The problem: Each line from the one containing "depsgraph = bpy.context.evaluated_depsgraph_get()" through the one containing "for corner in" is to be retyped exactly, both end lines included, and all other lines left out.

Provided data:
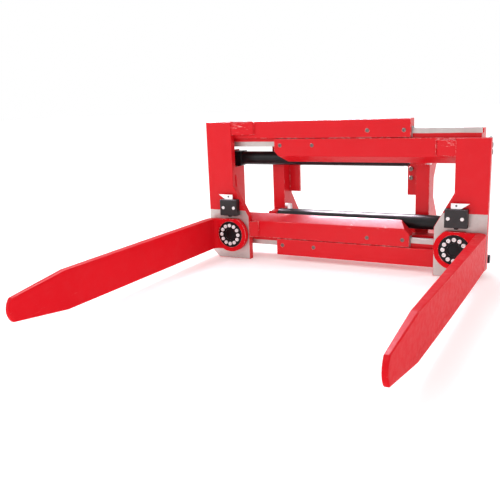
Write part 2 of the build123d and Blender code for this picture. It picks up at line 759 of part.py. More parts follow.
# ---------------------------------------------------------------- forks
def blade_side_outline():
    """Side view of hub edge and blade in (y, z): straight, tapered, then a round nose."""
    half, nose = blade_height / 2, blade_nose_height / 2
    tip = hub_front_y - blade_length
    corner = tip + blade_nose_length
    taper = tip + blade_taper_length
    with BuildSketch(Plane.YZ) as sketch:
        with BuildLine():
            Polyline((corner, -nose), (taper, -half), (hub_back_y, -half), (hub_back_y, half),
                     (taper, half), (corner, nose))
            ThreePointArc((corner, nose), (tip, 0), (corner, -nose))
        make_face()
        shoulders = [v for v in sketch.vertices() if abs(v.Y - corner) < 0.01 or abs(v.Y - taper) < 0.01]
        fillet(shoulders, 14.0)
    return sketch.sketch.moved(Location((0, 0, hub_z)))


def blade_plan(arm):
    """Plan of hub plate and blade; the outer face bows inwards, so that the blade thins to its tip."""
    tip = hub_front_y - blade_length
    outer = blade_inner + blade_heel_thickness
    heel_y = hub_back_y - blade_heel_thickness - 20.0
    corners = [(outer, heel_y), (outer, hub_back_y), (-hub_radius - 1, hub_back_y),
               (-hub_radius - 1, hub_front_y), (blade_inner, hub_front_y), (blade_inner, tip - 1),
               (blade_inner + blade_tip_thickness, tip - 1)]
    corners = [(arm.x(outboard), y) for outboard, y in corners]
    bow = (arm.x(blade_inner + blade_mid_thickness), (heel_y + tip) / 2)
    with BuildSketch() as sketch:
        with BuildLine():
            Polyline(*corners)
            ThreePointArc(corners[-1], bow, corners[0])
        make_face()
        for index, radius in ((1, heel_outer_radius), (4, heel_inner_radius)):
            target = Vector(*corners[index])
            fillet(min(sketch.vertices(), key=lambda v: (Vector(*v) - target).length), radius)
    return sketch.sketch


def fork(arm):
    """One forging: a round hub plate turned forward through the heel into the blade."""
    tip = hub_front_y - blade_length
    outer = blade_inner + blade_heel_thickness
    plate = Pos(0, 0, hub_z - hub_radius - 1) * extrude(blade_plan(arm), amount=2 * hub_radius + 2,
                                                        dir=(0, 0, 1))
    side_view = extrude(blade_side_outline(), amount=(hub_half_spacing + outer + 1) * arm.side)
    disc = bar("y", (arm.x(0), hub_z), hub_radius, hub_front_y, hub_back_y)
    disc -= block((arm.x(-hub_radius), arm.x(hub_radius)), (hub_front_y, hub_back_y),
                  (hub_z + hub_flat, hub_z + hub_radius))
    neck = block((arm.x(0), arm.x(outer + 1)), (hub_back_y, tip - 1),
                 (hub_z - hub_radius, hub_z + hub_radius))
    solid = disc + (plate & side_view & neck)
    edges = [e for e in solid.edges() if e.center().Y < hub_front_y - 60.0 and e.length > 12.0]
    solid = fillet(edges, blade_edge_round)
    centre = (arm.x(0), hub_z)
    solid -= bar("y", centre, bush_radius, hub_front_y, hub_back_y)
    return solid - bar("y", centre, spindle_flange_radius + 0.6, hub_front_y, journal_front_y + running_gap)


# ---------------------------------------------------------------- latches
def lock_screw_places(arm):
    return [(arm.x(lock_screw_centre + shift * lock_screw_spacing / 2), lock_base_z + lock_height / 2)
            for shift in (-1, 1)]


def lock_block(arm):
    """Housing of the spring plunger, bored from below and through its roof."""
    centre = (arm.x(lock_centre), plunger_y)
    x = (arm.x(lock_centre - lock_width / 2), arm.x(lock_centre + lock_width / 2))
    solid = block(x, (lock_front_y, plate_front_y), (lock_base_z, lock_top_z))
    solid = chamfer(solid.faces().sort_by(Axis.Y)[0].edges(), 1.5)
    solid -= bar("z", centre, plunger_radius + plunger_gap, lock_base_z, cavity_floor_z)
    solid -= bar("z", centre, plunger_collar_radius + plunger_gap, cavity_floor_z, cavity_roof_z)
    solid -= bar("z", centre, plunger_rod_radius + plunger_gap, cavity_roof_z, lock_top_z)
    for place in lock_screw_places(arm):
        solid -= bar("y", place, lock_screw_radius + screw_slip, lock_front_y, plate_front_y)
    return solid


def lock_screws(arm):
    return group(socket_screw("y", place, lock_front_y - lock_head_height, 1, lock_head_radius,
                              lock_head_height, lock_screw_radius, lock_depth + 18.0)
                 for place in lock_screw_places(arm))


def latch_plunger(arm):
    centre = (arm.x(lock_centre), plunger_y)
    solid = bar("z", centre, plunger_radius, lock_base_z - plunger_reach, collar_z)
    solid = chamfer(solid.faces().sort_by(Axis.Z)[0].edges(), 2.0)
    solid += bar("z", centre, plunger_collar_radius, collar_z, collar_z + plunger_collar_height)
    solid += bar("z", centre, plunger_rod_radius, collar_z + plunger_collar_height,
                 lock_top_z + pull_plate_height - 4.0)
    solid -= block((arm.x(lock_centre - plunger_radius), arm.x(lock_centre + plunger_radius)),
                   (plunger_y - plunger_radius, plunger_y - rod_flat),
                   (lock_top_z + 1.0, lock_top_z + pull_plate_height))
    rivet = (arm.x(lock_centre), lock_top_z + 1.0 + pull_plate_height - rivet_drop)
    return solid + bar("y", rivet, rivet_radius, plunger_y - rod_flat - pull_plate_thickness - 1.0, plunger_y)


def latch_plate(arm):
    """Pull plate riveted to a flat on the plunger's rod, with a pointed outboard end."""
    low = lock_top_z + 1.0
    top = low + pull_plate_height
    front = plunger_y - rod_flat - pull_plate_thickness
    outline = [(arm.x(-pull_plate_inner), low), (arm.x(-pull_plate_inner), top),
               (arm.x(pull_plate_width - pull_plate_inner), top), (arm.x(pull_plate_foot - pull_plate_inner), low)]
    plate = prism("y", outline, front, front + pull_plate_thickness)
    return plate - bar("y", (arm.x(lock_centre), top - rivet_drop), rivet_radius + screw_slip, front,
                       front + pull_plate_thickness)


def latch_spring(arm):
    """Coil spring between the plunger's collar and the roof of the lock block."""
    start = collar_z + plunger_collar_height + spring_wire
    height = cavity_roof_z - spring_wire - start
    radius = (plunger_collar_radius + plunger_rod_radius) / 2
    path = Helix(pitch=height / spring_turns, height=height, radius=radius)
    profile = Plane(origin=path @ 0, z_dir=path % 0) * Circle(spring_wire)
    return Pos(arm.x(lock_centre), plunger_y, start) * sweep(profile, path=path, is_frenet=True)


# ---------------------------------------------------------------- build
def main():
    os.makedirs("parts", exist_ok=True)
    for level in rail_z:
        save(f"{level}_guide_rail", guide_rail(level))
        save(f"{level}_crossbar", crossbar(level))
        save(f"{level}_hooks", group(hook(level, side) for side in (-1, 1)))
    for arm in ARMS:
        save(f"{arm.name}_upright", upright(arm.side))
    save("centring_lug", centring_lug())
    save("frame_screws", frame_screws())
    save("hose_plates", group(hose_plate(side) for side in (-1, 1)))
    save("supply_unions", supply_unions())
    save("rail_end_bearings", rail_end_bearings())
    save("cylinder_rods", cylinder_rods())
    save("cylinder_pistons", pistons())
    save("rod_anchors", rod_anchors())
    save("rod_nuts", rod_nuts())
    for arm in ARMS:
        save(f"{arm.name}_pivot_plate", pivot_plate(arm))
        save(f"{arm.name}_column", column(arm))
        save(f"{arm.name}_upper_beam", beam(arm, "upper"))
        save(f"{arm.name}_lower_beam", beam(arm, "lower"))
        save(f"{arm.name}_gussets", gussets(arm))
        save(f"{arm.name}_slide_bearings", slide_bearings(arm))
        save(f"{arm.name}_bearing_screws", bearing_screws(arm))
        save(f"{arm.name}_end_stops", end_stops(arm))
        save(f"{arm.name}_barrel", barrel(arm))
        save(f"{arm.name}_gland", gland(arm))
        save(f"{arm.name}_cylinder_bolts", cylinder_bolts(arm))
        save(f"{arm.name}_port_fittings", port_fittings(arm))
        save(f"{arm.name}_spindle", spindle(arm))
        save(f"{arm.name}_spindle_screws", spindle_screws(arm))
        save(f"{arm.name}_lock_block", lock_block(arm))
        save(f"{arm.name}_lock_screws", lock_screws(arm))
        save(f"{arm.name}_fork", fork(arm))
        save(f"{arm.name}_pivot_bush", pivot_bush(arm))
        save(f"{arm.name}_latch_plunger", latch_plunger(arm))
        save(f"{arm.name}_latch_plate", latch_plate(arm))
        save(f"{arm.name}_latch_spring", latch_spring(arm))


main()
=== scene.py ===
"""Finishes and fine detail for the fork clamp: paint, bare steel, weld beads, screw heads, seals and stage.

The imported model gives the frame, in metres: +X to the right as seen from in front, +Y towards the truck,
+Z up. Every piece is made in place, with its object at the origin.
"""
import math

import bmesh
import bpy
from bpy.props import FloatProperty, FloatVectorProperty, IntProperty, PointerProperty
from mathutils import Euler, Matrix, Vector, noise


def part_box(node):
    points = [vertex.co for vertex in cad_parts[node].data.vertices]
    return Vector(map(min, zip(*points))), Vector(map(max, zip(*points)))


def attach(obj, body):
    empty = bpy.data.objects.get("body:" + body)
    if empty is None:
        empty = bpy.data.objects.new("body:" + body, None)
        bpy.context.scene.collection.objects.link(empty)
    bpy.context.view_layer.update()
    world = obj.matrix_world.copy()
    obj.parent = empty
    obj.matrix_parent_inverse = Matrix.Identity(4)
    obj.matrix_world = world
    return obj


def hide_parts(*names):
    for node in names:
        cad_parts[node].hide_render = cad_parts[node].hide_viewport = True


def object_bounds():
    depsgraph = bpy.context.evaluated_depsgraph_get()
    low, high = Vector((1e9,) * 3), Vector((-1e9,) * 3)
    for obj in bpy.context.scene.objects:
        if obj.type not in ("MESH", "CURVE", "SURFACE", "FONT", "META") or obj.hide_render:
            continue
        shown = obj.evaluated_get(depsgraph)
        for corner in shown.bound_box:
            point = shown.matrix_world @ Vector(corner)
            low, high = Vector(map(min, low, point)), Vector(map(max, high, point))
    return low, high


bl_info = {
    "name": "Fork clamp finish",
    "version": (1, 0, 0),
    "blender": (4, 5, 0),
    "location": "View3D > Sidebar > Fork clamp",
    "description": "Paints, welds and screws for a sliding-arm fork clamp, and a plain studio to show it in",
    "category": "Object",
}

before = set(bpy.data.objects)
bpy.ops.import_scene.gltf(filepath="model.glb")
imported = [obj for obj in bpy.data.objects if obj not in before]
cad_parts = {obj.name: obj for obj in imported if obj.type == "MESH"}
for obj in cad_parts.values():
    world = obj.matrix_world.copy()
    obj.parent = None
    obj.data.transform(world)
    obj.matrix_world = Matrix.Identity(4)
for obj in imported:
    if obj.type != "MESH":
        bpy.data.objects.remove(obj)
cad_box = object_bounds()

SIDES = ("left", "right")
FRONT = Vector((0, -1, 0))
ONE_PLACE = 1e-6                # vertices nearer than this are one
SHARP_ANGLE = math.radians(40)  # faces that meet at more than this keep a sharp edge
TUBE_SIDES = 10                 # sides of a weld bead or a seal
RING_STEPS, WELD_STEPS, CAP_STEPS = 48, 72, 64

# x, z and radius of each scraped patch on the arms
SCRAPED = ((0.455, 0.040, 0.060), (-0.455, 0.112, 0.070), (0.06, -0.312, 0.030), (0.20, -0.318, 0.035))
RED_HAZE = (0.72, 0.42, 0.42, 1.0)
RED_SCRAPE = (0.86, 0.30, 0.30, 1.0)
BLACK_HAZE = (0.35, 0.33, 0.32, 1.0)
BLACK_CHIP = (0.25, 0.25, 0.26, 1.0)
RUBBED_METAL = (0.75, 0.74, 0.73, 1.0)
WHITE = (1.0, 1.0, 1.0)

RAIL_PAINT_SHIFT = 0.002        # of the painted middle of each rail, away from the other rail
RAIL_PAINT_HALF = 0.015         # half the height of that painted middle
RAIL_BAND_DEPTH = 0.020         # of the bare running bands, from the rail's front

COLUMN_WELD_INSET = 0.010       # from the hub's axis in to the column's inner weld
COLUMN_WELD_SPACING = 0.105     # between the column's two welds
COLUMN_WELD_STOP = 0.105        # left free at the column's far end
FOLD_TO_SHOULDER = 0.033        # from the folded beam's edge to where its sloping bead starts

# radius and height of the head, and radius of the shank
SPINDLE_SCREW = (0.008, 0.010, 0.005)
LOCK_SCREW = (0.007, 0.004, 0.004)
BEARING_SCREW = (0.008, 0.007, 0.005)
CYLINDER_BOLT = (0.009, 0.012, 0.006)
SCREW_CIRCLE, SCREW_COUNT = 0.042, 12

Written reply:
    depsgraph = bpy.context.evaluated_depsgraph_get()
    low, high = Vector((1e9,) * 3), Vector((-1e9,) * 3)
    for obj in bpy.context.scene.objects:
        if obj.type not in ("MESH", "CURVE", "SURFACE", "FONT", "META") or obj.hide_render:
            continue
        shown = obj.evaluated_get(depsgraph)
        for corner in shown.bound_box:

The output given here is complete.